CARPE LIBRUM!
Roberta Cerini Baj
Vivo sola in una grande casa che nel tempo si è svuotata di persone e riempita di cose, inevitabile conseguenza dell’accumulo che nel corso della vita ci sommerge, fermo restando che il naufragio non è privo di dolcezza.
I quadri alle pareti, non solo quelli di Baj, sono presenze quotidiane, ce ne sono di aggressivi, di giocosi, di ironici, di appariscenti, di delicati, a un primo sguardo dicono già molto della propria natura; poi si può andare più a fondo, ma questa è un’altra storia.
Invece i libri (d’artista, si intende) sono riservati, se ne stanno nelle loro belle custodie, sparsi tra gli scaffali dello studio, le librerie di casa, le cassettiere in solaio, alcuni miei preferiti sui tavoli in sala, dove tengo chiusi gli scuri per evitare che la luce del sole disturbi i disegni appesi alle pareti. Ecco sul tavolo un piccolo gioiello di Alik Cavaliere, dove ogni pagina è una sorpresa.

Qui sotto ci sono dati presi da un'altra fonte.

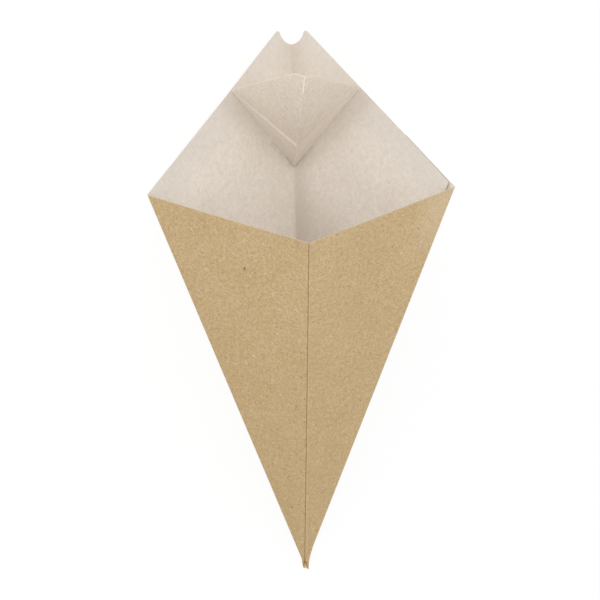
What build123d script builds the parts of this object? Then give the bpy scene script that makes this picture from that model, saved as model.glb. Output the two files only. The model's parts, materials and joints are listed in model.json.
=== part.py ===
"""Open cone of folded brown board with a dip pocket glued inside its mouth.

The cone is one folded sheet. Four equal panels meet at the tip, along a front, a back
and two side creases, and a glue flap runs round the right crease on the outside of the
back-right panel. The back panels rise to a corner with a thumb notch. The dip pocket is
a second piece of board: two glued tabs, a folded band and two faces that stand forward.
The cone is modelled standing on its tip, front towards -Y, and is then laid on its
back-left panel, as it comes to rest.
"""
from build123d import *
from collections import namedtuple
from math import asin, atan, atan2, cos, radians, sin, sqrt, tan
import os

# Driving sizes of the cone's blank, in millimetres and degrees
PANEL_ANGLE = 25.0      # of each panel, at the tip
SIDE_CREASE = 206.0     # from the tip to a mouth corner
GABLE_SLOPE = 45.0      # rise of the back panels' top edges from the mouth corners
BOARD = 0.4             # thickness of the cone's board
CREASE_RADIUS = 0.5     # outside rounding of a folded crease
NOTCH_RADIUS = 7.5
NOTCH_DEPTH = 15.0      # from the gable's sharp corner to the bottom of the notch
NOTCH_CORNER = 1.2      # rounding where the notch meets the gable edges
FLAP_ANGLE = 9.0        # width of the glue flap, at the tip
SEAM_ANGLE = 1.0        # the back-right panel stops this far short of the right crease

# How far the cone is opened: between its front and back panels, at a side crease
SIDE_DIHEDRAL = 72.6

# The pinched tip
NOSE_HEIGHT = 5.0       # from the tip, up to where the panels run straight
NOSE_PAST_TIP = 0.8     # that the pinched end reaches below the panels' common point
NOSE_WIDTH = 2.2        # across the pinched end
NOSE_RADIUS = 0.25      # of the pinched end's corners
SLIT_HEIGHT = 4.8       # of the split in the front crease
SLIT_WIDTH = 1.1        # of the split at the pinched end
HOLLOW_START = 1.0      # the hollow starts this far above the point of its own pyramid

# Driving sizes of the dip pocket
POCKET_BOARD = 0.4
POCKET_SIDE = 53.0      # fold line from the bottom to each corner
POCKET_FOLD = 45.0      # between that fold line and the back crease
POCKET_TOP_SLOPE = 50.0  # of the face's top edges in the flat
POCKET_TOP_RADIUS = 10.0
BAND_HEIGHT = 22.5      # of the folded band at the centre
BELLY = 2.5             # that the bend below the faces stands forward
TAB_HEIGHT = 20.0       # of the glued tabs at the centre

MARGIN = 2.0            # cutters run past what they cut by this much
CUT_REACH = 8.0         # cutters that go through a sheet reach this far on each side of it

# Half angles between opposite creases, as the cone stands open
SPREAD = atan(tan(radians(PANEL_ANGLE)) * cos(radians(SIDE_DIHEDRAL / 2)))
LEAN = asin(sin(radians(PANEL_ANGLE)) * sin(radians(SIDE_DIHEDRAL / 2)))

MOUTH_LEVEL = SIDE_CREASE * cos(radians(PANEL_ANGLE))
HALF_MOUTH = SIDE_CREASE * sin(radians(PANEL_ANGLE))
GABLE_TOP = MOUTH_LEVEL + HALF_MOUTH * tan(radians(GABLE_SLOPE))
TOP_LEVEL = GABLE_TOP + MARGIN
FAR = 2 * TOP_LEVEL     # out of the cone's reach on every side

Panel = namedtuple("Panel", "side back across up out")


def make_panel(side, back):
    """Directions of one panel: side is -1 left or 1 right, back is 1 back or -1 front."""
    up = Vector(0, back * sin(LEAN), cos(LEAN))
    side_crease = Vector(side * sin(SPREAD), 0, cos(SPREAD))
    across = (side_crease - up * side_crease.dot(up)).normalized()
    out = across.cross(up).normalized() * (-side * back)
    return Panel(side, back, across, up, out)


FRONT_LEFT, FRONT_RIGHT = make_panel(-1, -1), make_panel(1, -1)
BACK_LEFT, BACK_RIGHT = make_panel(-1, 1), make_panel(1, 1)

LEFT_CREASE = Vector(-sin(SPREAD), 0, cos(SPREAD))
RIGHT_CREASE = Vector(sin(SPREAD), 0, cos(SPREAD))

# Moving a panel inwards by one board moves the pyramid's point up the axis by this much
HOLLOW_POINT = BOARD / abs(BACK_LEFT.out.Z)


def on_panel(panel, w, h, out=0.0):
    """A point of the blank, w from the centre crease and h along it, on its panel."""
    return panel.across * w + panel.up * h + panel.out * out


def polar(angle, radius):
    """Distances w and h of a point on a line through the tip, angle from the crease."""
    return radius * sin(radians(angle)), radius * cos(radians(angle))


def outline(*points):
    """A flat face with straight edges through points in space."""
    return make_face(Polyline(*points, close=True))


def keep_behind(solid, point, direction):
    """The part of a solid that lies behind a plane through point."""
    return split(solid, bisect_by=Plane(point, z_dir=direction), keep=Keep.BOTTOM)


def rhombus(level, size_level, shift=(0.0, 0.0)):
    """Corners of the pyramid's section at size_level, drawn at another level."""
    half_x, half_y = size_level * tan(SPREAD), size_level * tan(LEAN)
    corners = [(half_x, 0), (0, half_y), (-half_x, 0), (0, -half_y)]
    return [Vector(x + shift[0], y + shift[1], level) for x, y in corners]


def tapered(lower, upper):
    """The solid between two rhombi, with four flat sides."""
    height = upper[0].Z - lower[0].Z
    body = Pos(0, 0, lower[0].Z + height / 2) * Box(2 * FAR, 2 * FAR, height)
    for this, after in ((0, 1), (1, 2), (2, 3), (3, 0)):
        outward = (lower[after] - lower[this]).cross(upper[this] - lower[this])
        body = keep_behind(body, lower[this], outward)
    return body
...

Se qualche visitatore mi chiede di vederli, li tolgo dalle custodie con le debite cautele e allora non si apre semplicemente un libro, si apre un universo di parole, di immagini, di pensieri, di fantasia, di invenzioni. Se leggi il colophon scopri quante teste e quante mani hanno lavorato insieme per arrivare al risultato finale, gli autori, l’editore. lo stampatore, gli anonimi compositori dei caratteri.
Baj si dedicava alla realizzazione delle grafiche con maggiore pazienza e riflessione di quanto non facesse quando dipingeva. Passava giornate intere nell’atelier dello stampatore e, quando possibile, con gli amici poeti e scrittori. Il lavoro non lo stancava e tornava a casa sereno e soddisfatto.
Oggi la distanza del tempo mi permette di avere una visione globale delle persone che ho conosciuto insieme a Baj. Erano tutte impegnate molto seriamente nel loro lavoro, nella critica, nella scrittura, nell’invenzione creativa, ma nessuna ha mai dato un segno di pedanteria o di seriosità. Negli incontri, spesso conviviali, c’era sempre un’atmosfera di gioco e leggerezza, riso e fantasia, varietà e movimento, armonia e condivisione.
Questa mostra ha dato ai libri l’occasione di essere in libertà, liberi dagli scaffali e dalle custodie e liberi di mostrarsi a chi da esperto li sappia apprezzare e a chi da novizio impari a conoscerli.
A me ha regalato un fiume di ricordi e nelle anse di questo fluire ne appare uno particolare.
A Parigi andavo con Baj nell’atelier di Michel Cassé dove stavano prendendo forma Les Incongruités monumentales di André Pieyre de Mandiargues. Ero giovane e tutto era nuovo per me, mi affascinavano le grandi pietre litografiche e i mattarelloni con cui venivano stesi i colori. Ci trovavamo nel Marais, il Centre Pompidou era ancora in mente dei e in tutto il quartiere si respirava la sontuosa vecchiezza di Parigi, i palazzi cadenti, gli antri delle concièrges che a qualsiasi ora del giorno e della notte aprivano i portoni manovrando una corda, le Halles straripanti dei colori di frutta e verdura. Lì si aggirava con la borsa della spesa De Mandiargues e sceglieva accuratamente quello che ci avrebbe imbandito la sera. Ci invitava spesso a cena, cucinava per noi con molta raffinatezza e bevevamo del vino squisito che si era premurato di versare fin dal pomeriggio in un ampio bacile per ossigenarlo. Riconosco che mi sentivo intimidita, ma mai spaesata. Da allora tutte le volte che sono tornata a Parigi ho avuto la sensazione di essere tornata a casa.
Circa vent’anni dopo mio figlio Angelo, per migliorare il suo francese, durante le vacanze estive, passò un mese a lavorare da Michel Cassé e di quelle pietre litografiche la memoria non lo abbandonerà mai.
Sempre a proposito delle Incongruités, mi sono presa una licenza, non arbitraria, ma in accordo con i curatori e penso di doverla dichiarare al lettore. Ad alcune litografie erano stati dati i titoli, tratti dai versi nella stessa pagina, ma molte erano rimaste anonime, quasi figlie di un dio minore. Seguendo lo stesso metodo le ho titolate tutte, ed ancora una volta ho riscoperto l’insuperabile esprit de finesse della lingua francese. Credo che André e Enrico approverebbero: entrambi avevano un certo gusto per le contaminazioni e i liberi scambi.
Infine voglio ringraziare tutte le persone che hanno lavorato a questa mostra, e non solo per l’attività svolta, ma anche e soprattutto per avermi elargito stimoli e interessi che alla mia età sono veramente un toccasana.